映画レビュー/概要

288本目 シックス・デイ/The 6th Day
2000年
監督:ロジャー・スポティスウッド
主演:アーノルド・シュワルツェネッガー
評価:★★★★

クローン技術が発達した世界で、自分そっくりな人間に家族を奪われた男が、私生活を取り戻すために戦うSFアクション。



我思う故に我在り

なんて言葉がありますけど、自分を証明するというのは非常に難しいことです。
クローン人間が自分の家で暮らしていたとして、自分がホンモノ(オリジナル個体)であるという証明はどうすればいいんでしょう?

ゲノムかDNAを調べればわかるのかもしれませんが、完璧な複製が作れるとしたら、自分が本物であるとは証明できないのかもしれないですね。

なんていう話からスタートしましたが、シュワちゃんの家に帰ったら自分が勝手にパーティしていた。
そんな馬鹿な、っていうお話です。

2010年にクローン禁止法が制定されたっていうことでしたけど、現実世界ではとっくに日付過ぎちゃってます。

あれ、じゃあもうクローンが街のあちこちに居るのでは……。

まさしく近未来SFに相応しい題材

倒しても倒しても出てくるクローン。
武器として大活躍のレーザー銃。
まさにSFお達しのリアルディスプレイ。

未来を表す要素たっぷりな今作は、現実と照らし合わせて近づいている部分が多いことに気付かされます。

VR技術が発達した今、AIが自宅でアナウンスを行う世界がそう遠くない場所になってきたと思います。
それだけ利便性が上がっていくのはいいんですけど、人間側が追いついていないように感じます。

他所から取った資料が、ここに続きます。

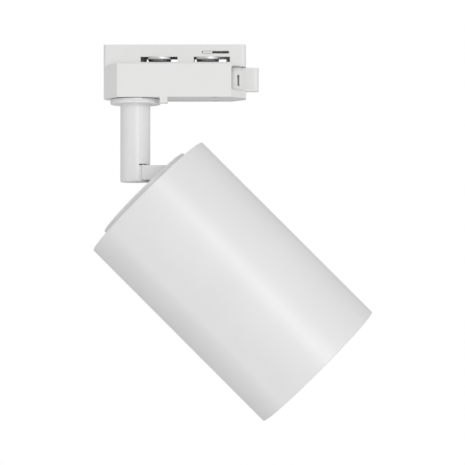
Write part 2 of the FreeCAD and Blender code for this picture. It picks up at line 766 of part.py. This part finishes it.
def make_tube():
    mouth = BOSS + " + loose"
    points = [(mouth, REAR_IN), (mouth, RIM), ("tube_radius", RIM), ("tube_radius", FRONT), (INNER, FRONT),
              (INNER, LEDGE), (INNER + " - ledge", LEDGE), (INNER + " - ledge", LEDGE + " + ledge_tall"),
              (INNER, LEDGE + " + ledge_tall + ledge_slope"), (INNER, REAR_IN)]
    body = doc.addObject("PartDesign::Body", "TubeBlank")
    revolve(body, points)
    outer = number("tube_radius")
    soft = rounded(body, "tube_round", lambda e: abs(e.BoundBox.XMax - outer) < 0.01
                   and not upright(e) and e.BoundBox.ZLength < 0.01)
    screw_ways = [rod("screw_large + loose", (REAR_IN + " - over", RIM + " + over"), x, y)
                  for x, y in HUB_SCREWS]
    sink_ways = [rod("screw_small", (LEDGE + " - over", LEDGE + " + ledge_tall + ledge_slope + over"), x, y)
                 for x, y in SINK_SCREWS]
    keep_head("head_tube", cut(soft, *screw_ways, *sink_ways))


def make_hub():
    level = number("disc_level")
    disc = rounded(rod("disc_radius", (RIM + " + shadow_gap", "disc_level")), "disc_round",
                   lambda e: e.BoundBox.ZMin > level - 0.1 and not upright(e))
    foot = rod(FOOT, (RIM, "disc_level - over"))
    boss = rod(BOSS, (HUB_LOW, "disc_level - over"))
    stem_side = "axis_offset - arm_sweep - stem_radius - arm_reach"
    pocket = rounded(block((stem_side, "axis_offset + arm_tall / 2 + pocket_room"), ("-" + CHEEK, CHEEK),
                           (POCKET_FLOOR, "disc_level + over")), "pocket_round", upright)
    pivots = rod("shoulder + fit", ("-" + HEADS_OUT, HEADS_OUT), "axis_offset", axis="Y")
    seat = "(arm_wide / 2 + cheek_out - loose)"
    inside = rod(BOSS + " + loose", (HUB_LOW + " - over", "disc_level"))
    ways = [rod("screw_head + wing_drop", (seat, "tube_radius"), "axis_offset", axis="Y"),
            rod("screw_head + wing_drop", ("-tube_radius", "-" + seat), "axis_offset", axis="Y")]
    head_ways = [common(way, inside) for way in ways]
    lead = rod("lead_radius + grommet_wall", ("-tube_radius", "0"), HEAD_LEAD_X)
    threads = [rod("screw_large", (REAR_IN, "disc_level - over * 1.4"), x, y) for x, y in HUB_SCREWS]
    keep_head("rear_hub", cut(join(disc, foot, boss), pocket, pivots, *head_ways, lead, *threads))
    tip = "disc_level - over * 1.6"
    cap_screws("hub_screws", HUB_SCREWS, "screw_large", "cap_large", tip, REAR_IN, False)
    lip = ("%s - grommet_wall" % HUB_LOW, HUB_LOW)
    grommet = join(rod("lead_radius + grommet_wall", (HUB_LOW + " - over", POCKET_FLOOR), HEAD_LEAD_X),
                   rod("lead_radius + grommet_lip", lip, HEAD_LEAD_X))
    keep_head("cable_grommet", cut(grommet, rod("lead_radius", ("-tube_radius", "0"), HEAD_LEAD_X)))


def make_driver():
    case = block(("-driver_half", "driver_half"), ("-driver_deep", "driver_deep"), (DRIVER_LOW, DRIVER_TOP))
    keep_head("driver_case", rounded(case, "driver_round", upright))
    under = DRIVER_LOW + " - bracket_thick"
    plate = rod("bracket_radius", (under, DRIVER_LOW))
    holes = [rod("led_lead_way", DEEP, "led_lead_x", "0")]
    holes += [rod("screw_large", DEEP, x, y) for x, y in BRACKET_SCREWS]
    keep_head("driver_bracket", cut(plate, *holes))
    keep_head("bracket_spacers", group(*[rod("spacer_radius", (FINS_TOP, under), x, y) for x, y in SPACERS]))
    cap_screws("driver_screws", BRACKET_SCREWS, "screw_large", "cap_large", under, DRIVER_LOW, True)


def make_sink():
    plate = rod(INNER + " - loose", (SINK, LEDGE))
    root = (LEDGE + " - over", FINS_TOP)
    count = 9
    pitch = "((tube_radius - fin_margin) * 2 / %d)" % count
    fins = [block(("%d * %s - fin_thick / 2" % (i, pitch), "%d * %s + fin_thick / 2" % (i, pitch)),
                  ("-tube_radius", "tube_radius"), root)
            for i in range(-(count // 2), count // 2 + 1)]
    finned = common(rod(INNER + " - sink_margin", root), join(*fins))
    ways = [rod("screw_small + loose", DEEP, x, y) for x, y in SINK_SCREWS]
    lead = rod("led_lead_way", DEEP, "led_lead_x", "0")
    keep_head("heat_sink", cut(join(plate, finned), *ways, lead))
    cap_screws("sink_screws", SINK_SCREWS, "screw_small", "cap_small", LEDGE + " + sink_plate", SINK, False)


def make_lamp():
    base = ("-cob_radius", "cob_radius")
    low = SINK + " - cob_thick"
    keep_head("led_cob", join(block(base, base, (low, SINK)),
                              rod("cob_radius * 0.75", (low + " - phosphor_rise", low))))
    seat = SINK + " - holder_thick"
    holder = cut(rod("holder_radius", (seat, SINK)), block(base, base, (low, "0")),
                 rod("cob_radius * 0.85", DEEP), *[rod("screw_large", DEEP, x, y) for x, y in HOLDER_SCREWS])
    keep_head("cob_holder", holder)
    cap_screws("holder_screws", HOLDER_SCREWS, "screw_large", "cap_small", SINK, seat, False)


def make_reflector():
    """A neck past the holder's screws, then a flare that grows with the root of the distance."""
    back = "(%s - holder_thick)" % SINK
    neck = "(%s - holder_thick - cap_tall - gap)" % SINK
    stretch = "(%s - %s)" % (neck, GLASS)
    flare = "(%s - holder_thick - reflector_throat)" % INNER
    steps = 5
    outer = [("reflector_throat", back)]
    inner = [("reflector_throat - reflector_wall", back)]
    for i in range(steps + 1):
        share = i / steps
        radius = "reflector_throat + %s * %f" % (flare, math.sqrt(share))
        level = "%s - %s * %f" % (neck, stretch, share)
        outer.append((radius, level))
        inner.append((radius + " - reflector_wall", level))
    keep_head("reflector", revolve(doc.addObject("PartDesign::Body", "Reflector"), outer + inner[::-1]))


def make_front():
    keep_head("front_glass", rod(INNER + " - glass_play", (GLASS_LOW, GLASS)))
    gasket = (GLASS, GLASS + " + gasket_tall")
    keep_head("glass_gasket", cut(rod(INNER, gasket), rod(INNER + " - gasket_wide", gasket)))
    ring = (GLASS_LOW + " - ring_tall", GLASS_LOW)
    keep_head("front_ring", cut(rod(INNER, ring), rod(INNER + " - ring_wide", ring)))


def make_head():
    make_tube()
    make_hub()
    make_driver()
    make_sink()
    make_lamp()
    make_reflector()
    make_front()


# ---------------------------------------------------------------- leads
def round_lead(points, radius):
    """A round lead along straight runs with rounded joints at the corners."""
    pieces = []
    for start, end in zip(points, points[1:]):
        run = end - start
        pieces.append(Part.makeCylinder(radius, run.Length, start, run))
    for corner in points[1:-1]:
        pieces.append(Part.makeSphere(radius, corner))
    return pieces[0].fuse(pieces[1:]).removeSplitter() if pieces[1:] else pieces[0]


def lead(name, points, radius, keeper=keep):
    item = doc.addObject("Part::Feature", name)
    item.Shape = round_lead([V(*[number(c) for c in p]) for p in points], number(radius))
    return keeper(name, item)


def make_leads():
    terminal_y = "well_y + spindle / 3"
    terminal_z = "terminal_top * 2"
    lead("supply_lead", [("terminal_left", terminal_y, terminal_z),
                         ("terminal_left - 3", terminal_y, terminal_z),
                         ("terminal_left - 12", "-9", "-4"),
                         ("0", "0", "-4"),
                         ("0", "0", NIPPLE_TOP)], "supply_radius")
    lead("stem_lead", [("0", "0", NIPPLE_TOP),
                       ("0", "0", "nipple_low - 9"),
                       ("lead_x", "0", WEB_TOP + " + 2"),
                       ("lead_x", "0", "arm_level"),
                       (PIVOT_X + " - lead_radius - gap", "0", "arm_level")], "lead_radius")
    lead("head_lead", [(HEAD_LEAD_X, "0", POCKET_FLOOR + " + over"), (HEAD_LEAD_X, "0", DRIVER_TOP)],
         "lead_radius", keep_head)
    lead("led_lead", [("led_lead_x", "0", DRIVER_LOW), ("led_lead_x", "0", SINK + " - cob_thick - loose")],
         "led_lead_radius", keep_head)


make_adapter()
make_drive()
make_stem()
make_head()
make_leads()
doc.recompute()

bad = [item.Name for item in doc.Objects if "Invalid" in item.State or "Error" in item.State]
bad += [name for name, item in parts.items() if item.Shape.isNull() or not item.Shape.isValid()]
if bad:
    raise RuntimeError("not built: " + ", ".join(bad))
os.makedirs("parts", exist_ok=True)
for name, item in parts.items():
    item.Shape.exportStep("parts/%s.step" % name)
    print("%-22s solids %d volume %.1f" % (name, len(item.Shape.Solids), item.Shape.Volume))
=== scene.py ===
"""Track spotlight: materials, small visible details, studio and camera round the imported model."""
import json
import math

import bmesh
import bpy
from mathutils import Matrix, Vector


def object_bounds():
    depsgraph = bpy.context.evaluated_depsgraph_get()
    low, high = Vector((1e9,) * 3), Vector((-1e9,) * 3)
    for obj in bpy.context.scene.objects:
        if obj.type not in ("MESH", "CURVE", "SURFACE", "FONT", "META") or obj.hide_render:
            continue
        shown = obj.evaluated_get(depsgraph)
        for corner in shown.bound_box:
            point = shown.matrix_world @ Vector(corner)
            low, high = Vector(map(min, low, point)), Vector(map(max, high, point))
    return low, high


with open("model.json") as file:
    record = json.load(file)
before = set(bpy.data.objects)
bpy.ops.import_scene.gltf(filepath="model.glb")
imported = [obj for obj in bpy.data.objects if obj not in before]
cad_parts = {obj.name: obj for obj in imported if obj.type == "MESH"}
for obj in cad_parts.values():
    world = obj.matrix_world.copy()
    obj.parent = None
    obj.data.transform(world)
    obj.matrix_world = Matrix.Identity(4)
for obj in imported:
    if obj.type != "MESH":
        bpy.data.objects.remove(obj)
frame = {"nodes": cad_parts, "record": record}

CAD_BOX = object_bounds()
NODES = frame["nodes"]
SLOT_OF = {part["node"]: part["material_slot"] for part in frame["record"]["subparts"]}
MM = 0.001
CENTRE = (CAD_BOX[0] + CAD_BOX[1]) / 2


# ---------------------------------------------------------------- materials
GLOSS_GRAIN = 0.4          # noise scale of the gloss against that of the relief: wider patches
RELIEF = 0.5               # bump strength


def shader(name, base, roughness, metallic=0.0, coat=0.0):
    material = bpy.data.materials.new(name)
    material.use_nodes = True
    tree = material.node_tree
    surface = tree.nodes["Principled BSDF"]
    surface.inputs["Base Color"].default_value = (*base, 1)
    surface.inputs["Roughness"].default_value = roughness
    surface.inputs["Metallic"].default_value = metallic
    surface.inputs["Coat Weight"].default_value = coat
    return material, tree, surface


def noise(tree, scale, detail=3.0, stretch=(1, 1, 1)):
    place = tree.nodes.new("ShaderNodeTexCoord")
    mapping = tree.nodes.new("ShaderNodeMapping")
    mapping.inputs["Scale"].default_value = stretch
    texture = tree.nodes.new("ShaderNodeTexNoise")
    texture.inputs["Scale"].default_value = scale
    texture.inputs["Detail"].default_value = detail
    tree.links.new(place.outputs["Object"], mapping.inputs["Vector"])
    tree.links.new(mapping.outputs["Vector"], texture.inputs["Vector"])
    return texture.outputs["Fac"]


def ramp(tree, source, low, high, start=0.35, end=0.65):
    node = tree.nodes.new("ShaderNodeValToRGB")
    node.color_ramp.elements[0].position = start
    node.color_ramp.elements[1].position = end
    node.color_ramp.elements[0].color = (*low, 1)
    node.color_ramp.elements[1].color = (*high, 1)
    tree.links.new(source, node.inputs["Fac"])
    return node.outputs["Color"]


def spread(tree, source, low, high):
    node = tree.nodes.new("ShaderNodeMapRange")
    node.inputs["To Min"].default_value = low
    node.inputs["To Max"].default_value = high
    tree.links.new(source, node.inputs["Value"])
    return node.outputs["Result"]


def bump(tree, surface, source, strength, depth):
    node = tree.nodes.new("ShaderNodeBump")
    node.inputs["Strength"].default_value = strength
    node.inputs["Distance"].default_value = depth
    tree.links.new(source, node.inputs["Height"])
    tree.links.new(node.outputs["Normal"], surface.inputs["Normal"])


def textured(name, dark, light, rough, grain, depth,
             metallic=0.0, coat=0.0, stretch=(1, 1, 1), tint_scale=9.0):
    """A surface with slow colour drift, uneven gloss and a fine relief."""
    material, tree, surface = shader(name, light, sum(rough) / 2, metallic, coat)
    tree.links.new(ramp(tree, noise(tree, tint_scale), dark, light), surface.inputs["Base Color"])
    gloss = noise(tree, grain * GLOSS_GRAIN, 2, stretch)
    tree.links.new(spread(tree, gloss, *rough), surface.inputs["Roughness"])
    bump(tree, surface, noise(tree, grain, 4, stretch), RELIEF, depth)
    return material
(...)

クローン技術も同様で、技術として利用できるのはいいけど、それに反乱を起こされてはたまったもんじゃありません。
自分の家庭を自分のクローンの取られるなんてのは世にも奇妙な物語に他なりませんから。

技術の進歩ってのは、人間が必ずしも幸せになれるかというと難しいところですね。



偽物で幸せか?

今作の中で題材として利用されるのは、死んだペットのクローンで子どもを満足させることの是非です。

その回答を出す前に筋肉による熱い論議が交わされて終わっていくわけですけど、今のご時世だから非常に大事なお話だとは思います。

レーザー銃で悪役を倒しても、その世界はまったく変わらない。
主人公がエンディングで選択した未来が幸せなものなのか、というのも今観ると非常に疑問になってくるところです。

SFアクション映画ではありつつも、こうした倫理的、技術的な側面において議論に挙げることのできるオススメ映画となっております。